Since Zoom meetings are here to stay, I would like to share with my Oh My Buhay readers some of my observations hoping that these could help in some way.
Here are a few simple Do’s and don’ts when attending Zoom Meetings:
1. Don’t use the computer screen as your mirror. Before you sit down in front of the monitor, make one last look at how you look in another mirror. Do whatever adjustments you want to do in your dressing room and not in front of your iPad, tablet, cellphone, laptop.
2. Don’t brush your hair, fluff your bangs. A woman is playing with some strands of her long hair while on video-conferencing.

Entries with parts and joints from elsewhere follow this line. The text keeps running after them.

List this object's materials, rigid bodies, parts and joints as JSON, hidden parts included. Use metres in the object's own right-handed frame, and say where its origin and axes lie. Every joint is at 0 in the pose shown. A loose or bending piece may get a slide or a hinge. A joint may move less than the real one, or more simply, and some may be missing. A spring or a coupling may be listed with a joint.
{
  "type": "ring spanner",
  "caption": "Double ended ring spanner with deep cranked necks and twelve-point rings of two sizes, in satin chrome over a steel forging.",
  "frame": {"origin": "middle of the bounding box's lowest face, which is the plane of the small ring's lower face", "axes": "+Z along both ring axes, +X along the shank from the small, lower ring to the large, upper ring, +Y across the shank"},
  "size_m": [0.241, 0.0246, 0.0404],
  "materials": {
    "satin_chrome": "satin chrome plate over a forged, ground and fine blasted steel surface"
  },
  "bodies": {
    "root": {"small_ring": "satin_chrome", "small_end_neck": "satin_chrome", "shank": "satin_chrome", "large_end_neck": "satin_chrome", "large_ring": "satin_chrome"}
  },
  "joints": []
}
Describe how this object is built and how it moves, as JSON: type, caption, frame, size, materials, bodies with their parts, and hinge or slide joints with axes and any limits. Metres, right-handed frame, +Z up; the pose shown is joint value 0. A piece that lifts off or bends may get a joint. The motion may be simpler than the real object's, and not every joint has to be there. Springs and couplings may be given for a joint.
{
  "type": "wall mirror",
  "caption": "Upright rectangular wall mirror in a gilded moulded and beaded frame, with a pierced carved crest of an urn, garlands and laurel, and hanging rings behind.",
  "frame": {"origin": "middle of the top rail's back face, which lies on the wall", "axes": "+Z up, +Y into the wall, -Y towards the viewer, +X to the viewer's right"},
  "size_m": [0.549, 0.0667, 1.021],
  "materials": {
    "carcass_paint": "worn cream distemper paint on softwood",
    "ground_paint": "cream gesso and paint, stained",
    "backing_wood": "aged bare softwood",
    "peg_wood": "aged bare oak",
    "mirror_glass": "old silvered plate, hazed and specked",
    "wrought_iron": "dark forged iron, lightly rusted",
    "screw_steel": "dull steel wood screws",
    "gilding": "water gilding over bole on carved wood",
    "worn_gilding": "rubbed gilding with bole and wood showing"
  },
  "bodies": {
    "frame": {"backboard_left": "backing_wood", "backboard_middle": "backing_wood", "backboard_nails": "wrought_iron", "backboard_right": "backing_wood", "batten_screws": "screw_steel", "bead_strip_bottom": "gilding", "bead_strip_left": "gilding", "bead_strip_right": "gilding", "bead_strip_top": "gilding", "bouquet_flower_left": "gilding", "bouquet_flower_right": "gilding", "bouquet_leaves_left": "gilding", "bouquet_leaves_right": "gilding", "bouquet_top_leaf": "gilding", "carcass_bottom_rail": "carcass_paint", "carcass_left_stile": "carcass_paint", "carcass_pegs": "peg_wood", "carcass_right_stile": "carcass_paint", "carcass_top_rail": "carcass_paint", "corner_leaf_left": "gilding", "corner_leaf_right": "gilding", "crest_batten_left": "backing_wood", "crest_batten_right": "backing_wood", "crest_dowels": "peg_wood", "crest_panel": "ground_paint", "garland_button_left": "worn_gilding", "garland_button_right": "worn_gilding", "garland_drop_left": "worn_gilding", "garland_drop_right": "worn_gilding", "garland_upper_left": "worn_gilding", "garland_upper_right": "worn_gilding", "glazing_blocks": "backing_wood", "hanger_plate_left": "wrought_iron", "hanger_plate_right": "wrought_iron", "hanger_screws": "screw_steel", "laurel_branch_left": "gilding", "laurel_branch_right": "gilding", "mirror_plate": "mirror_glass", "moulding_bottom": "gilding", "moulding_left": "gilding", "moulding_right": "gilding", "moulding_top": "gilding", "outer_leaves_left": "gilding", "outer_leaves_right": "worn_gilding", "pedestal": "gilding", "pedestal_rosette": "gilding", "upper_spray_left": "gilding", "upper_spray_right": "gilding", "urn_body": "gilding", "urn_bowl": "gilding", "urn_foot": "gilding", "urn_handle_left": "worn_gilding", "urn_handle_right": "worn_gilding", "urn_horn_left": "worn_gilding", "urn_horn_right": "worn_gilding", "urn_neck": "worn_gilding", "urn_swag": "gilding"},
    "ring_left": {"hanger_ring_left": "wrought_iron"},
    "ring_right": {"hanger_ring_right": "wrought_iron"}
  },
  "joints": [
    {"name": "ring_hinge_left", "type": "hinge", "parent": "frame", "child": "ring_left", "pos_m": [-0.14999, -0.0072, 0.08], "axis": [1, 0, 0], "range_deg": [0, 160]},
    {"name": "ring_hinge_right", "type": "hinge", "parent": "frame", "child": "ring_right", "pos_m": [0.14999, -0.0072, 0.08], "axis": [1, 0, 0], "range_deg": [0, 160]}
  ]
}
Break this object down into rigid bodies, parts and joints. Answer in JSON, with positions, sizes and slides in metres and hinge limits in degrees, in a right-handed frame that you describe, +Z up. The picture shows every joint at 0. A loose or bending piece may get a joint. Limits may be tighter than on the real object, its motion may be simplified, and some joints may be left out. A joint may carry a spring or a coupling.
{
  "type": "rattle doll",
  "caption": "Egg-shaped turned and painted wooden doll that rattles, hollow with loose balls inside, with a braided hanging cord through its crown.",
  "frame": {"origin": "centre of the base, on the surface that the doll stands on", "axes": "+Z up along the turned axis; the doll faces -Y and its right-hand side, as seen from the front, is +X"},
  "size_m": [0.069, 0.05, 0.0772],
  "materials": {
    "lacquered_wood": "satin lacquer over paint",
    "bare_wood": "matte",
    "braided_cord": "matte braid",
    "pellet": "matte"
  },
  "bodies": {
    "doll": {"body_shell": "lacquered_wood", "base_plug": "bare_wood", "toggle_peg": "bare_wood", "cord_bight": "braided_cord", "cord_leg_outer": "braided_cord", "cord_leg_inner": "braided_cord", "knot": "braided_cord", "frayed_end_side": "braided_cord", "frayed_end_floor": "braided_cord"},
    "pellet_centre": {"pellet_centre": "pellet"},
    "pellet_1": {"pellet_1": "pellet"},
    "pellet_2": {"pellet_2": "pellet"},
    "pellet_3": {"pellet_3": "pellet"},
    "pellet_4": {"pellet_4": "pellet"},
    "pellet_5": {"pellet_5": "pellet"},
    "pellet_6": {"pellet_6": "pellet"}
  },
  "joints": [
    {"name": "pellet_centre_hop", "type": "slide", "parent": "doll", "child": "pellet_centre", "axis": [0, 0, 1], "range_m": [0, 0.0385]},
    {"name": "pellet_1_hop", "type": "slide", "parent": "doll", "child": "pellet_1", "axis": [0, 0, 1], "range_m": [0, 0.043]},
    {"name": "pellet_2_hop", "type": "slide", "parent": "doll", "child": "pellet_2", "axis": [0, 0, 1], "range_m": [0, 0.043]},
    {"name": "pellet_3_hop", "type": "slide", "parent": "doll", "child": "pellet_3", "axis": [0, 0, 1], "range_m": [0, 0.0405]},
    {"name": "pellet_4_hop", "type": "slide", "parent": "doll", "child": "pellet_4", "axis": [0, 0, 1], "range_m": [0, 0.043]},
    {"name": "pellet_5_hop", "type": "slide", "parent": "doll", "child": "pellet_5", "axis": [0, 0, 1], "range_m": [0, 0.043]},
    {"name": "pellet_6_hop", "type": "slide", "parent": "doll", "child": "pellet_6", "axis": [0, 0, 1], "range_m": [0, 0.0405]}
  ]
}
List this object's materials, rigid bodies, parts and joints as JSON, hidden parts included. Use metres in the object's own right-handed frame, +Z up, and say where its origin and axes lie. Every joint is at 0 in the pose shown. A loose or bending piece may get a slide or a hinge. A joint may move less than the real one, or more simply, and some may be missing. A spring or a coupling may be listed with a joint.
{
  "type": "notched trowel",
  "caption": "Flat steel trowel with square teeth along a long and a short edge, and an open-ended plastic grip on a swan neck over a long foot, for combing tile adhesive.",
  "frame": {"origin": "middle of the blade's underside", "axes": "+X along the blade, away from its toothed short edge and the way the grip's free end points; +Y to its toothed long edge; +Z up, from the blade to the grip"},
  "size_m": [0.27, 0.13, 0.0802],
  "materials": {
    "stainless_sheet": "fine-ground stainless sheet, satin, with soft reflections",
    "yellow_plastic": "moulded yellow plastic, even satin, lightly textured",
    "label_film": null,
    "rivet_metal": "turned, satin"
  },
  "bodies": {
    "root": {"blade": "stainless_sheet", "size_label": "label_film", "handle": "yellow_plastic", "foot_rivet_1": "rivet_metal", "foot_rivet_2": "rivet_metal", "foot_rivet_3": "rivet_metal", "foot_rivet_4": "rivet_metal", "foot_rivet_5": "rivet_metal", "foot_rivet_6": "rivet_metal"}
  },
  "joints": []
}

Her left-hand keeps flipping the strands and eventually starts looking at the tips of her hair and with her right hand, starts removing split ends.
3. I’ve seen someone picking her nose without realizing that she could be seen by others. I watched in horror while saying “oh no!”
4. A lawyer must have noticed a white hair sticking up so he used his white hand to pull out that nuisance single strand of white hair from his head.
5. Ladies, don’t check your make-up while the meeting is on-going. Don’t pout your lips. Don’t look at your eyebrows because it’s obvious on the screen.
6. Before going live, make sure you pick a spot in your house wherein your screen faces a nice clean wall. Inspect your surroundings. See how far can be seen from the laptop’s camera. This is to avoid any embarrassment.
7. If you have a beautiful area in your house or a room and you want your camera angled facing the expanse of that room, then make sure you lock that room to avoid a half-naked person suddenly appearing on the screen.
8. Before the start of the meeting, inform your housemates, including maids, not to disturb you. Tell them not to walk into the room where you are having a meeting. I have seen a labandera passing behind the speaker carrying a palanggana with labada.
9. Choose a spot away from people and pets. Barking dogs, meowing cats could be distracting.
This moderator couldn’t stand her dogs barking so in the middle of her talk, she stopped and yelled “Hoy! ikulong mo nga si…”
10. This web speaker, while waiting for her turn to interject on the topic about micro opportunities for Filipinos, yelled “Hoy! Tumatapon ang tubig!”
11. She is a mainstay in many webinars, respected in the industry, and recognized for her many collaborations with government entities. Midway through the webinar, she leaned her face over to the screen and tried to prick the blackhead on her nose while listening to a foreign speaker. My eyes grew wide and held my breath and hoped she would not do it. She touched her nose and noticed a spot. Idinilat nya mata nya and kumunot ang noo when she saw this blackhead. She touched it again but maybe she realized oh oh the world’s watching.
12. If someone in your household has a cough (sans covid), please make sure you move away or go to a quieter room. Not good to be hearing someone coughing in the background. You know, we are now suffering from paranoia. If you want people to look at you, start coughing. They will run away from you. Hearing someone coughing even if online makes people uncomfortable.
13. After the foreign guest speaker ended her topic, the moderator started acknowledging the sponsors.
Thinking that the webinar has ended, one of the Filipina panelists from the business sector noticed some white hair on her crown. She leaned over to the screen and inspected the white hair. She must have noticed her thinning hair. She parted her hair revealing her bumbunan to the 50 plus participants.
14. Before proceeding, test the position of your chair, the backdrop, the level of the screen. The best is to position the screen at eye level. I’ve seen people (men and women) putting their laptop or cellphone on a coffee table while they sit on a regular chair. This angle makes you look down at your screen. If you are looking down, the other people can see your face looking upwards. And what does this mean? We see your two very large nostrils. Yung butas ng ilong mo ang nadun sa gitna ng screen. Hmm hmm not nice, unless you are getting ready for a covid19 swab test.